Encore aujourd’hui, la paléographie distingue plusieurs types de lettres. On trouve notamment la capitale (notre majuscule), à l’aspect géométrique, utilisée par les Anciens pour graver les monuments. Elle est longtemps la seule forme connue d’écriture et demande un temps considérable au copiste. Dans les documents de la vie quotidienne, on écrit plus rapidement en liant les lettres entre elles: cette écriture est dite cursive (du latin cursus, «courir»). En s’inspirant à la fois de la capitale et de la cursive romaines, les scribes du Haut Moyen Âge développent une écriture plus arrondie qu’on a appelée onciale. Empruntant aux formes rondes de l’onciale, la minuscule évolue entre l’époque mérovingienne et celle de Charlemagne, où l’école palatine contribue à répandre une écriture unifiée et plus régulière.
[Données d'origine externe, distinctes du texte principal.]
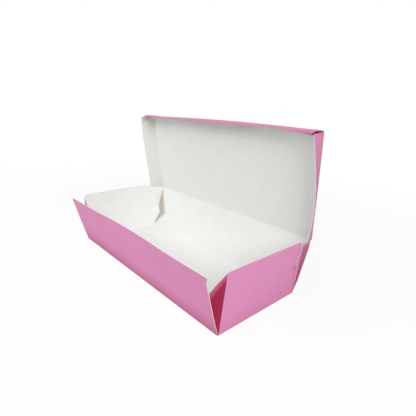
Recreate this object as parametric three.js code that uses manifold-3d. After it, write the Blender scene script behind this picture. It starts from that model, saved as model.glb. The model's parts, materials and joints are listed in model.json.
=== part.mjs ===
import * as THREE from 'three';
import { mergeVertices } from 'three/addons/utils/BufferGeometryUtils.js';
import Module from 'manifold-3d';

// A one-piece folding carton for cookies: a shallow tray with a lid folded from the same card.
// Millimetres, +Z up, +X along the length, the front wall at -Y, origin under the floor's centre.
// Every panel is a flat sheet of card. The printed side is outside and the card lies inside it.

// Card
const cardThickness = 0.45;
const glueBite = 0.05;

// Tray floor and walls, heights along the sloping card, leans outward from upright
const floorLength = 200;
const floorDepth = 83;
const frontWallHeight = 48.5;
const frontWallLean = 15.5;
const frontWallSpread = 0.9;
const endWallHeight = 47.2;
const endWallLean = 4.6;
const endWallTopInset = 1.6;
const endWallCornerRadius = 3.5;
const backWallHeight = 46.4;
const backWallLean = 16.1;
const backWallSpread = 2.4;

// Corners: front webs glued inside the front wall, back webs glued outside the end walls
const frontWebDrop = 13.5;
const frontGlueWidth = 24;
const frontGlueTopDrop = 9;
const frontGlueHeel = 5;
const backWebDrop = 5.2;
const backGlueWidth = 6.5;
const backGlueHeight = 29;
const backEarReach = 4;
const backEarHeight = 19;
const backEarInset = 3;

// Lid
const lidOpenLean = 6.56;
const lidDepthOverFloor = 0.8;
const lidSideOverBackWall = 1.2;
const lidFrontSpread = 1.4;
const lidSideDepth = 15;
const lidSideFlare = 16;
const lidSideHeel = 1.2;
const lidFlapDepth = 15.5;
const lidFlapInset = 0.9;
const lidFlapTaper = 2.5;
const lidWebWidth = 15;
const lidWebInset = 2;
const hingeGap = 0.3;

// Finger tab cut in the lid beside its front fold
const tabLength = 78;
const tabDepth = 2.6;
const tabCutWidth = 0.5;
const tabFoldMargin = 0.8;

const wasm = await Module();
wasm.setup();

const radians = THREE.MathUtils.degToRad;
const vector = (x, y, z) => new THREE.Vector3(x, y, z);

function solidFrom(geometry) {
  geometry.deleteAttribute('normal');
  geometry.deleteAttribute('uv');
  const merged = mergeVertices(geometry, 1e-4);
  const mesh = new wasm.Mesh({
    numProp: 3,
    vertProperties: new Float32Array(merged.attributes.position.array),
    triVerts: new Uint32Array(merged.index.array),
  });
  return new wasm.Manifold(mesh);
}

function geometryFrom(solid) {
  const mesh = solid.getMesh();
  const geometry = new THREE.BufferGeometry();
  geometry.setAttribute('position', new THREE.BufferAttribute(mesh.vertProperties, 3));
  geometry.setIndex(new THREE.BufferAttribute(mesh.triVerts, 1));
  geometry.computeVertexNormals();
  return geometry;
}

// One sheet of card from its corners, counter-clockwise as seen from its printed side.
// lift moves the sheet outward along its normal, for sheets that lie on other sheets.
function panel(corners, lift = 0) {
  const [first, second] = corners;
  const along = second.clone().sub(first).normalize();
  const normal = along.clone().cross(corners.at(-1).clone().sub(first)).normalize();
  const up = normal.clone().cross(along);
  const outline = corners.map((corner) => {
    const offset = corner.clone().sub(first);
    return new THREE.Vector2(offset.dot(along), offset.dot(up));
  });
  const geometry = new THREE.ExtrudeGeometry(new THREE.Shape(outline), {
    depth: cardThickness,
    bevelEnabled: false,
  });
  geometry.translate(0, 0, lift - cardThickness);
  geometry.applyMatrix4(new THREE.Matrix4().makeBasis(along, up, normal).setPosition(first));
  return solidFrom(geometry);
}

const joined = (solids) => solids.reduce((whole, solid) => whole.add(solid));

// The same panels on the other end of the box, mirrored in X, so the corners are read backward.
const mirrored = (corners) => corners.map(({ x, y, z }) => vector(-x, y, z)).reverse();
const bothEnds = (corners, lift = 0) => [panel(corners, lift), panel(mirrored(corners), lift)];

// A rounded corner as points on a curve between the two straight edges.
function roundedCorner(before, corner, after, radius) {
  const start = corner.clone().add(before.clone().sub(corner).setLength(radius));
  const finish = corner.clone().add(after.clone().sub(corner).setLength(radius));
  return new THREE.QuadraticBezierCurve3(start, corner, finish).getPoints(5);
}

// Points on the outer faces of the walls, by distance along the length or depth and height up the card
const halfLength = floorLength / 2;
const halfDepth = floorDepth / 2;
const onFront = (x, height) => vector(
  x,
  -halfDepth - height * Math.sin(radians(frontWallLean)),
  height * Math.cos(radians(frontWallLean)),
);
const onBack = (x, height) => vector(
  x,
  halfDepth + height * Math.sin(radians(backWallLean)),
  height * Math.cos(radians(backWallLean)),
);
const onEnd = (y, height) => vector(
  halfLength + height * Math.sin(radians(endWallLean)),
  y,
  height * Math.cos(radians(endWallLean)),
);

function floorPanel() {
  return panel([
    vector(-halfLength, halfDepth, 0),
    vector(halfLength, halfDepth, 0),
    vector(halfLength, -halfDepth, 0),
    vector(-halfLength, -halfDepth, 0),
  ]);
}

function frontWall() {
  const topHalf = halfLength + frontWallSpread;
  return panel([
    onFront(-halfLength, 0),
    onFront(halfLength, 0),
    onFront(topHalf, frontWallHeight),
    onFront(-topHalf, frontWallHeight),
  ]);
}

const backWallTop = backWallHeight - hingeGap;
const backWallTopHalf = halfLength + backWallSpread;

function backWall() {
  return panel([
    onBack(halfLength, 0),
    onBack(-halfLength, 0),
    onBack(-backWallTopHalf, backWallTop),
    onBack(backWallTopHalf, backWallTop),
  ]);
}

const endFrontTop = onEnd(-halfDepth + endWallTopInset, endWallHeight);
const endBackTop = onEnd(halfDepth - endWallTopInset, endWallHeight);
const frontFloorCorner = onEnd(-halfDepth, 0);
const backFloorCorner = onEnd(halfDepth, 0);

function endWalls() {
  return bothEnds([
    frontFloorCorner,
    backFloorCorner,
    ...roundedCorner(backFloorCorner, endBackTop, endFrontTop, endWallCornerRadius),
    endFrontTop,
  ]);
}

// From the end wall's front crease inward to the front wall, then on along its inner face
function frontWebs() {
  const frontNormal = vector(0, -Math.cos(radians(frontWallLean)), -Math.sin(radians(frontWallLean)));
  const inner = (point) => point.clone().addScaledVector(frontNormal, -cardThickness);
  const webTop = frontWallHeight - frontWebDrop;
  const web = [frontFloorCorner, endFrontTop, inner(onFront(halfLength, webTop))];
  const glue = [
    onFront(halfLength - frontGlueHeel, 0),
    onFront(halfLength, 0),
    onFront(halfLength, webTop),
    onFront(halfLength - frontGlueWidth, webTop - frontGlueTopDrop),
  ];
  return [...bothEnds(web), ...bothEnds(glue, glueBite - cardThickness)];
}

// From the back wall's end crease forward over the end wall's outer face
function backWebs() {
  const endNormal = vector(Math.cos(radians(endWallLean)), 0, -Math.sin(radians(endWallLean)));
  const webTop = endWallHeight - backWebDrop;
  const webTopPoint = onEnd(halfDepth - endWallTopInset, webTop);
  const outer = webTopPoint.clone().addScaledVector(endNormal, cardThickness);
  const web = [backFloorCorner, onBack(backWallTopHalf, backWallTop), outer];
  const glue = [backFloorCorner, webTopPoint, onEnd(halfDepth - backGlueWidth, backGlueHeight)];
  return [...bothEnds(web), ...bothEnds(glue, cardThickness - glueBite)];
}

// The narrow ear on the end wall's back crease stands free inside the corner
function backEars() {
  const tip = vector(halfLength - backEarInset, halfDepth + backEarReach, backEarHeight);
  const top = endBackTop.clone().lerp(backFloorCorner, endWallCornerRadius / endWallHeight);
  return bothEnds([backFloorCorner, tip, top]);
}

function traySolid() {
  return joined([
    floorPanel(),
    frontWall(),
    backWall(),
    ...endWalls(),
    ...frontWebs(),
    ...backWebs(),
    ...backEars(),
  ]);
}

// The lid in its own frame: the hinge along X through the middle of the card, the panel up along Z,
// the printed side at +Y and the side walls and flap reaching forward to -Y.
const lidDepth = floorDepth + lidDepthOverFloor;
const lidHingeHalf = backWallTopHalf + lidSideOverBackWall;
const lidFrontHalf = lidHingeHalf + lidFrontSpread;
const lidFace = cardThickness / 2;
const lidHalfAt = (height) => THREE.MathUtils.lerp(lidHingeHalf, lidFrontHalf, height / lidDepth);

function lidPanel() {
  return panel([
    vector(lidHalfAt(hingeGap), lidFace, hingeGap),
    vector(-lidHalfAt(hingeGap), lidFace, hingeGap),
    vector(-lidFrontHalf, lidFace, lidDepth),
    vector(lidFrontHalf, lidFace, lidDepth),
  ]);
}

function lidSideFree(height) {
  const flare = radians(lidSideFlare);
  return vector(
    lidHalfAt(height) + lidSideDepth * Math.sin(flare),
    lidFace - lidSideDepth * Math.cos(flare),
    height,
  );
}

function lidSides() {
  return bothEnds([
    vector(lidHalfAt(lidSideHeel), lidFace, lidSideHeel),
    vector(lidFrontHalf, lidFace, lidDepth),
    lidSideFree(lidDepth),
    lidSideFree(lidSideHeel),
  ]);
}

function lidFlap() {
  const foldHalf = lidFrontHalf - lidFlapInset;
  const freeHalf = foldHalf - lidFlapTaper;
  const freeEdge = lidFace - lidFlapDepth;
  return panel([
    vector(foldHalf, lidFace, lidDepth),
    vector(-foldHalf, lidFace, lidDepth),
    vector(-freeHalf, freeEdge, lidDepth),
    vector(freeHalf, freeEdge, lidDepth),
  ]);
}

// The corner webs run from the side walls' front ends inward under the flap, where they are glued.
function lidWebs() {
  const free = lidSideFree(lidDepth);
  return bothEnds([
    vector(lidFrontHalf, lidFace, lidDepth),
    vector(lidFrontHalf - lidWebWidth, lidFace - lidWebInset, lidDepth),
    vector(lidFrontHalf - lidWebWidth + lidWebInset, free.y + lidWebInset, lidDepth),
    free,
  ], glueBite - cardThickness);
}

// A shallow arc cut through the lid panel, its ends near the front fold
function tabCut() {
  const chord = tabLength / 2;
  const radius = (chord * chord + tabDepth * tabDepth) / (2 * tabDepth);
  const halfAngle = Math.asin(chord / radius);
  const centreHeight = lidDepth - tabFoldMargin - tabDepth + radius;
  const down = -Math.PI / 2;
  const arc = new THREE.Shape();
  arc.absarc(0, centreHeight, radius, down - halfAngle, down + halfAngle, false);
  arc.absarc(0, centreHeight, radius - tabCutWidth, down + halfAngle, down - halfAngle, true);
  const geometry = new THREE.ExtrudeGeometry(arc, {
    depth: 3 * cardThickness,
    bevelEnabled: false,
    curveSegments: 24,
  });
  geometry.translate(0, 0, -1.5 * cardThickness);
  geometry.rotateX(Math.PI / 2);
  return solidFrom(geometry);
}

function lidSolid() {
  return joined([lidPanel(), ...lidSides(), lidFlap(), ...lidWebs()]).subtract(tabCut());
}

const coatedCard = (color) => new THREE.MeshStandardMaterial({ color, roughness: 0.6, metalness: 0 });

const tray = new THREE.Mesh(geometryFrom(traySolid()), coatedCard('#d68dba'));
tray.name = 'tray';

const lid = new THREE.Mesh(geometryFrom(lidSolid()), coatedCard('#d68dba'));
lid.name = 'lid';
const hingePoint = onBack(0, backWallHeight);
const backNormal = vector(0, Math.cos(radians(backWallLean)), -Math.sin(radians(backWallLean)));
lid.position.copy(hingePoint.addScaledVector(backNormal, -cardThickness / 2));
lid.rotation.x = radians(lidOpenLean);

const cookieBox = new THREE.Group();
cookieBox.add(tray, lid);

export default cookieBox;
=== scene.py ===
# %% [markdown]
# # A pink cookie box, folded from one sheet of card
#
# The real box is die-cut from one sheet of folding boxboard, creased, and glued at its corners.
# The sheet is pink on its printed side and white on its back, so every wall is pink outside and
# white inside. The frame gives two bodies, the tray and the lid, and the hinge between them.
# Each panel here is a grid of points worked out with numpy, and Solidify gives it its thickness.

# %% Load the frame
import json

import bmesh
import bpy
import numpy as np
from mathutils import Matrix


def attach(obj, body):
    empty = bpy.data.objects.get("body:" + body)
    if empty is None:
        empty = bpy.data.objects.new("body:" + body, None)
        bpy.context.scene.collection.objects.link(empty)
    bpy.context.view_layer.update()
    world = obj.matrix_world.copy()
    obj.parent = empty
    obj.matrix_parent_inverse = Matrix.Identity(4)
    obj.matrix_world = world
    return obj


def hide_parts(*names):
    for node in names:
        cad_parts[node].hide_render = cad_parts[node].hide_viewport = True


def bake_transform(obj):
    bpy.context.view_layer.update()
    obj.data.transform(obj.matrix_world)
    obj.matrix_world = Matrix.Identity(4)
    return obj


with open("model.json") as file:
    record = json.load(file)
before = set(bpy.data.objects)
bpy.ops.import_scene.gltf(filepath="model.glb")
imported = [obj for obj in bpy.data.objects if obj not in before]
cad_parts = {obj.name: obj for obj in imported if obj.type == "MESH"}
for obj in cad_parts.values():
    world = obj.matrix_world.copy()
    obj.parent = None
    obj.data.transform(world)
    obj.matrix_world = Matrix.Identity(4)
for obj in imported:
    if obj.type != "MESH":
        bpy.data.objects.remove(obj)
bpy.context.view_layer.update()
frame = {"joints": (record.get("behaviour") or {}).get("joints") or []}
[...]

Cette écriture, dite caroline, s’impose dans toute l’Europe jusqu’au xiie siècle, alors que se développe en Angleterre une forme plus anguleuse que l’on appellera écriture gothique. Cette dernière règne sur l’Europe pratiquement jusqu’à la fin du Moyen Âge, en variant suivant les régions et les époques (sa forme cursive, par exemple, en usage en France et dans le nord de l’Europe à partir du xive siècle est qualifiée de bâtarde). Au xve siècle, les humanistes italiens reviennent à des lettres plus arrondies et très lisibles, inspirées de la minuscule caroline, combinées à un usage restreint des capitales antiques. Cette écriture, dite humanistique, est à la base des caractères typographiques que les imprimeurs italiens développent sous le nom de caractères romains, ceux-là mêmes que vous lisez en ce moment. (Leur version inclinée, plus cursive, développée en Italie à l’initiative d’Aldo Manuce, afin de réduire la taille des livres, est appelée italique.)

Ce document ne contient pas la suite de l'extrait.